§ DATA EXTRACT
• • • • •

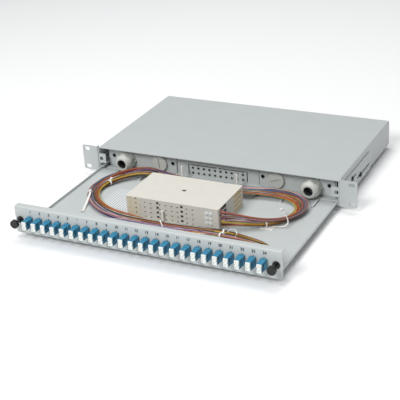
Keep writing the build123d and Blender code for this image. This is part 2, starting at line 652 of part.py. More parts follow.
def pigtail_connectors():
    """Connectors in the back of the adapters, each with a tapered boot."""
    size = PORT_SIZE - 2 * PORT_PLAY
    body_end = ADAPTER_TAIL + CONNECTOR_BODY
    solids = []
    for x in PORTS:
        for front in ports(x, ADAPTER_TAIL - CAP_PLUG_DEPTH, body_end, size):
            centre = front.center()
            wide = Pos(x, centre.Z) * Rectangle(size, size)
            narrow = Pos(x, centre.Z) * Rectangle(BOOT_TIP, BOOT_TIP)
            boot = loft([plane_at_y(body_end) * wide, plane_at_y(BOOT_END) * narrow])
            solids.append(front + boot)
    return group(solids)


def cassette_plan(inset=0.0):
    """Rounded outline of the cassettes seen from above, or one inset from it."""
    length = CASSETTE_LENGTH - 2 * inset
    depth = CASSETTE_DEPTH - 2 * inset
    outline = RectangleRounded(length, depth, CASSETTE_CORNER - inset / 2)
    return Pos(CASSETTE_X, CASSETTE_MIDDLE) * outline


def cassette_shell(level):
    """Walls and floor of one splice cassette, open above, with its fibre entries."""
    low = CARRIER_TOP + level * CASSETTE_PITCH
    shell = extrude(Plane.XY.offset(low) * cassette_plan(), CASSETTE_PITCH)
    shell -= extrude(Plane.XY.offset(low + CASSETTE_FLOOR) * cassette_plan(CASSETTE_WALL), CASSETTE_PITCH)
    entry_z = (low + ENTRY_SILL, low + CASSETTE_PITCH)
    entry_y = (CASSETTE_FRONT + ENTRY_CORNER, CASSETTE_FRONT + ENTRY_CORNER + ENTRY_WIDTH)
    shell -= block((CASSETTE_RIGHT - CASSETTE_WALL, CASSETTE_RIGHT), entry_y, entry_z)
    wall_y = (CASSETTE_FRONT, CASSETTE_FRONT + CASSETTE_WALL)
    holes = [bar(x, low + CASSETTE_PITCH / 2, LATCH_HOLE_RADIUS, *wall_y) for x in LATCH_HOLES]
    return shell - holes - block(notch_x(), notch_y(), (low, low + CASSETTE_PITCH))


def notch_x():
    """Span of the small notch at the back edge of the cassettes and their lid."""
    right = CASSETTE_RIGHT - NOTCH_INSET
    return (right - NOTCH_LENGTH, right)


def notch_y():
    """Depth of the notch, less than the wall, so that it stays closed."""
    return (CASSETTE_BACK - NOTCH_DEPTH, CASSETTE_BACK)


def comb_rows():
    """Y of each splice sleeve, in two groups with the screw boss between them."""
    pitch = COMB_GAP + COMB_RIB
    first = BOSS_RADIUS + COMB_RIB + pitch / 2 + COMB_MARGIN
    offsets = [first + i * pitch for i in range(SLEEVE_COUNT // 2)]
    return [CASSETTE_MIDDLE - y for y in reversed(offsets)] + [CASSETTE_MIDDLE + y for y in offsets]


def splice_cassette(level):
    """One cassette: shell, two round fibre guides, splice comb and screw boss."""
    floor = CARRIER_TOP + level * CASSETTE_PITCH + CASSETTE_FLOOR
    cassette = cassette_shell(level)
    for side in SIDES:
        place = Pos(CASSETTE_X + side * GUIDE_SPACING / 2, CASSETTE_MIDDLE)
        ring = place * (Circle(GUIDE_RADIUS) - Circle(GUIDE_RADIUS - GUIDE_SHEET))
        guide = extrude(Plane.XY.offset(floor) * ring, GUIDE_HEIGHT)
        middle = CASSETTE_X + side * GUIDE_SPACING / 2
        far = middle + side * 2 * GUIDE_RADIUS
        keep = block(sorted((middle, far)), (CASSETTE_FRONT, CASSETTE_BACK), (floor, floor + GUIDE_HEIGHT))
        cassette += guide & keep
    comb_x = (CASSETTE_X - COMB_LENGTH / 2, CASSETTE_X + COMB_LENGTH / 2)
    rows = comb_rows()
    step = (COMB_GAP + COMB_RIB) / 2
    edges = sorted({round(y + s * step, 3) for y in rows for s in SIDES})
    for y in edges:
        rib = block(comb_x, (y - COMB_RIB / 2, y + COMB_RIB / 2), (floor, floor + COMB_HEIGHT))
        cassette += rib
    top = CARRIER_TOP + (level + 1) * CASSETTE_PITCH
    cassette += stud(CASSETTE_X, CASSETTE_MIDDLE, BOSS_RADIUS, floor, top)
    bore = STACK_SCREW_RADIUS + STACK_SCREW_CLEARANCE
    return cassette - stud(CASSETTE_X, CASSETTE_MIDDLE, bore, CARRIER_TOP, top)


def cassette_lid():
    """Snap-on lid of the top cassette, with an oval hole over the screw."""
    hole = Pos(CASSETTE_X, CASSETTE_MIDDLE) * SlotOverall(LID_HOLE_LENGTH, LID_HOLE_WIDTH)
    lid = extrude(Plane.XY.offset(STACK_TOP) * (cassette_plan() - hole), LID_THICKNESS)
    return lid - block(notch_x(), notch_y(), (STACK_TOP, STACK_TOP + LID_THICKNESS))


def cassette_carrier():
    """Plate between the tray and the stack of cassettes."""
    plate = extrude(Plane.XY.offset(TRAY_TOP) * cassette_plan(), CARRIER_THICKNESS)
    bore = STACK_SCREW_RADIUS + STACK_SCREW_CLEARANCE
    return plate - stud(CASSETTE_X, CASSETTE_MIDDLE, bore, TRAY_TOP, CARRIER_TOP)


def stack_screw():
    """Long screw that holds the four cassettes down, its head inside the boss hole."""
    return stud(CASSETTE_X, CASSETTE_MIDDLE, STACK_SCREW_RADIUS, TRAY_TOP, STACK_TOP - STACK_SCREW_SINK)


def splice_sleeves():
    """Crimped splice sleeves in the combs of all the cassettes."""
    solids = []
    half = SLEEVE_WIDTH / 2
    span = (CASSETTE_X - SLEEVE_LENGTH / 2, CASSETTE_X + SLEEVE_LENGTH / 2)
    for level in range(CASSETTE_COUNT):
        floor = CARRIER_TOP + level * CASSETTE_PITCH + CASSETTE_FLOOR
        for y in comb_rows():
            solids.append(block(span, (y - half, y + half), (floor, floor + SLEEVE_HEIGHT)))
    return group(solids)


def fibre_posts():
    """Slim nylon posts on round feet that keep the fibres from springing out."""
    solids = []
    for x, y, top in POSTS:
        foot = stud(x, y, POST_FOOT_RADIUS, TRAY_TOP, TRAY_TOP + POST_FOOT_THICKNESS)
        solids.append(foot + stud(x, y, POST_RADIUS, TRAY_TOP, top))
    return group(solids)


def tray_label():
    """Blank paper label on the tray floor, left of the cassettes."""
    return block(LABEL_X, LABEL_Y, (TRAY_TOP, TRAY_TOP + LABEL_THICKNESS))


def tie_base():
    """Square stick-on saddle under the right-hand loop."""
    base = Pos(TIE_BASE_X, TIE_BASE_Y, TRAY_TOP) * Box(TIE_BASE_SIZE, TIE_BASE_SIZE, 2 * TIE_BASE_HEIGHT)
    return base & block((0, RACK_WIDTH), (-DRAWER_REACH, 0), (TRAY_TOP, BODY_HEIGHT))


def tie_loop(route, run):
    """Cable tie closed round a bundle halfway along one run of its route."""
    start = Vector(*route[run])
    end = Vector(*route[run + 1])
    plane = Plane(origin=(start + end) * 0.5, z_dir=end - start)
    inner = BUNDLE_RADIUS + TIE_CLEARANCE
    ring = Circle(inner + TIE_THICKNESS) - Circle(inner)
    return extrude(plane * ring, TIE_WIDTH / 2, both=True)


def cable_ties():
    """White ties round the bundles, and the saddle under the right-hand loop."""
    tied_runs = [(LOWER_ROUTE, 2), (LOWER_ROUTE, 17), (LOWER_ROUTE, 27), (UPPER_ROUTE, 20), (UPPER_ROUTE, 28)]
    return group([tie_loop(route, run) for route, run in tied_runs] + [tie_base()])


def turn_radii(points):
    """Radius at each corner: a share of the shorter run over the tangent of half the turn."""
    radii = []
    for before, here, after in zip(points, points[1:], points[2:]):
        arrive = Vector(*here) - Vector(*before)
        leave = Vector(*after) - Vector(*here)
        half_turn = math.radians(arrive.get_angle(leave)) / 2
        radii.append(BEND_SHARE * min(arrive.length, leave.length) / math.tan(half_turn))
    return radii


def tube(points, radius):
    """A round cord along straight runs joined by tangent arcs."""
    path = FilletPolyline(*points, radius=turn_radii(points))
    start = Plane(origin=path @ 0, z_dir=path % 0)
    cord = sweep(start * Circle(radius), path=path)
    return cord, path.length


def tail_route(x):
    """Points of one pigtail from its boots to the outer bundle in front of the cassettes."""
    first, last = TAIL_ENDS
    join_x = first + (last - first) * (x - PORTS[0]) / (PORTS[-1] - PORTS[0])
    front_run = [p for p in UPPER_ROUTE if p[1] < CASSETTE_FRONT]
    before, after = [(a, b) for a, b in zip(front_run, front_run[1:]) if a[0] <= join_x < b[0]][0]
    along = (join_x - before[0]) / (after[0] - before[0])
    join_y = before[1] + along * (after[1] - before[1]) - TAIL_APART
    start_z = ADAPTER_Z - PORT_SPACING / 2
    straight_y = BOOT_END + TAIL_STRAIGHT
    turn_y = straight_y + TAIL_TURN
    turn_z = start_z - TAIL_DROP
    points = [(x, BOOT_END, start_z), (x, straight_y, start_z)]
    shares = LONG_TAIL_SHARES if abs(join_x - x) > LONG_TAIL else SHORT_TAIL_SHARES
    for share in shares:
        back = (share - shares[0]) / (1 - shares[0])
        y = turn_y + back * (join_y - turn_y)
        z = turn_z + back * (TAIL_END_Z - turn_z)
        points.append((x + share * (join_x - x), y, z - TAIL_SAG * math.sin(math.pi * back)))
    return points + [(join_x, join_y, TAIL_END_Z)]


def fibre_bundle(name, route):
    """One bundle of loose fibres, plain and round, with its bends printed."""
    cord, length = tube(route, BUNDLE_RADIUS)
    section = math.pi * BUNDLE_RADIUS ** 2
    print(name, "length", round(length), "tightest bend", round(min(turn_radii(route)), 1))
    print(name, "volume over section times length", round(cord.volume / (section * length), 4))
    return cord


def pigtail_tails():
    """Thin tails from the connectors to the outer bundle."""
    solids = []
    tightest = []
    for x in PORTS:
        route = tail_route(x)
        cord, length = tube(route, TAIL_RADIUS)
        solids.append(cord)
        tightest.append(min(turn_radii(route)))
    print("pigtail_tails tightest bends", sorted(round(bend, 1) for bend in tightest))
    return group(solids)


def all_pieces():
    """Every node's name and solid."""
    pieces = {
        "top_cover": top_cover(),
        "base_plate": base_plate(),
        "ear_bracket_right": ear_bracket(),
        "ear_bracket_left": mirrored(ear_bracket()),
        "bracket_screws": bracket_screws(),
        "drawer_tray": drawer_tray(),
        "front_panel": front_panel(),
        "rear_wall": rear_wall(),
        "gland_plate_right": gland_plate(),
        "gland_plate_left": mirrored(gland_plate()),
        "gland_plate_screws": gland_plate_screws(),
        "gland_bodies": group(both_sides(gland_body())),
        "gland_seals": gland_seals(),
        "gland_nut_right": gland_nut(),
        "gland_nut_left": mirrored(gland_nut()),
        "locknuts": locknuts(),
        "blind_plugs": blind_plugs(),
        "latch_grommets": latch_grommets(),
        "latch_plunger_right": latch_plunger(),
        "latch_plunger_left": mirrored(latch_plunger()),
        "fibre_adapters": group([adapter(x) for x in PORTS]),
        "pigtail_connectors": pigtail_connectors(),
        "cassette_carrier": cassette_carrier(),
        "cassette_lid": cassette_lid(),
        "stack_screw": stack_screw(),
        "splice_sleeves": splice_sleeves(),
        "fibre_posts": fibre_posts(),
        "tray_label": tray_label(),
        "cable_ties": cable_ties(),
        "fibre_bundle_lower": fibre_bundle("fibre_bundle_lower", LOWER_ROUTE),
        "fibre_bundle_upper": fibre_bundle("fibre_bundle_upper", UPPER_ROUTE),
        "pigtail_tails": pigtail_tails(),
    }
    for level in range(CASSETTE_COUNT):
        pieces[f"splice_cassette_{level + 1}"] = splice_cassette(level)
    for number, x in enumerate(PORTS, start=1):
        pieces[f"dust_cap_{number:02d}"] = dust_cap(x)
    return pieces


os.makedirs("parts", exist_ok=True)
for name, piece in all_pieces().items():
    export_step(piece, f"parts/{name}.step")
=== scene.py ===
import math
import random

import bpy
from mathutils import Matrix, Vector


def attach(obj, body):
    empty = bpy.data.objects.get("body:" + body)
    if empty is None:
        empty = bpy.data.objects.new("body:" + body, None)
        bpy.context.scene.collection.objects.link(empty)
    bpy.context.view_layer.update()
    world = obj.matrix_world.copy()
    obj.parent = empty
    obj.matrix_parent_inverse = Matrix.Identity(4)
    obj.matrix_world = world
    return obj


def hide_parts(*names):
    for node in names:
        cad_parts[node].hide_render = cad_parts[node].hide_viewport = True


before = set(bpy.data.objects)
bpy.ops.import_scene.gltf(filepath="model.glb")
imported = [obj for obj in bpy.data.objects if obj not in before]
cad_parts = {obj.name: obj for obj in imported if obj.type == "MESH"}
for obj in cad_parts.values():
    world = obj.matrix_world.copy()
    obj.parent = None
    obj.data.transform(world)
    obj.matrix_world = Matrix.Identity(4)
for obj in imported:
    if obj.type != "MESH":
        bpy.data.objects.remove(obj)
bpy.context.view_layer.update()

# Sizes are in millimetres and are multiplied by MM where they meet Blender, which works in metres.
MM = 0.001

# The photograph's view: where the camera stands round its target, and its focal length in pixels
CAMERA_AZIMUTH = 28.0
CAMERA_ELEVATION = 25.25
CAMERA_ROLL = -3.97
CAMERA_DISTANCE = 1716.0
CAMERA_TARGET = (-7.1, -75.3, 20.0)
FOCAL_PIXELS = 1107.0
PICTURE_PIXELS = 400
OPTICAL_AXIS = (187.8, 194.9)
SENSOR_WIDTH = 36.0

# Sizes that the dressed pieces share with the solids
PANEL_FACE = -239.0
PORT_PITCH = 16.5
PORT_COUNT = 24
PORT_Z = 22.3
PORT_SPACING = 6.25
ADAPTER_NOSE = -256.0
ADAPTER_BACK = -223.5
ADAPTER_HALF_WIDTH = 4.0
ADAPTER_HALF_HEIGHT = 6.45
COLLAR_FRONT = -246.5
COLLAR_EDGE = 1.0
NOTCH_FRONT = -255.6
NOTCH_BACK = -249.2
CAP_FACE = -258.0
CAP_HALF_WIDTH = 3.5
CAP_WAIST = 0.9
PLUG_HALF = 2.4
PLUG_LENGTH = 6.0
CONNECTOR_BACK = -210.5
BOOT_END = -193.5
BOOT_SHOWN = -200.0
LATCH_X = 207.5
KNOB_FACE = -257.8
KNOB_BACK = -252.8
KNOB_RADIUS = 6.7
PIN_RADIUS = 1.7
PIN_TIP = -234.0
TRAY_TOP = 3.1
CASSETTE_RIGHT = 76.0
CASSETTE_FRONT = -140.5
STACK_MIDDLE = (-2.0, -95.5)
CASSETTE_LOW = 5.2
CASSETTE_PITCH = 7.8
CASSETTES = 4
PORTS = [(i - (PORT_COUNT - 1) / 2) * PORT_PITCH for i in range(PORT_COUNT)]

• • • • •

§ SHORT EXERCISE
Repeat exactly the lines from the one that contains "before = set(bpy.data.objects)" through the one that contains "SENSOR_WIDTH = 36.0", and only those.

§ SOLUTION FOR THIS EXERCISE
before = set(bpy.data.objects)
bpy.ops.import_scene.gltf(filepath="model.glb")
imported = [obj for obj in bpy.data.objects if obj not in before]
cad_parts = {obj.name: obj for obj in imported if obj.type == "MESH"}
for obj in cad_parts.values():
    world = obj.matrix_world.copy()
    obj.parent = None
    obj.data.transform(world)
    obj.matrix_world = Matrix.Identity(4)
for obj in imported:
    if obj.type != "MESH":
        bpy.data.objects.remove(obj)
bpy.context.view_layer.update()

# Sizes are in millimetres and are multiplied by MM where they meet Blender, which works in metres.
MM = 0.001

# The photograph's view: where the camera stands round its target, and its focal length in pixels
CAMERA_AZIMUTH = 28.0
CAMERA_ELEVATION = 25.25
CAMERA_ROLL = -3.97
CAMERA_DISTANCE = 1716.0
CAMERA_TARGET = (-7.1, -75.3, 20.0)
FOCAL_PIXELS = 1107.0
PICTURE_PIXELS = 400
OPTICAL_AXIS = (187.8, 194.9)
SENSOR_WIDTH = 36.0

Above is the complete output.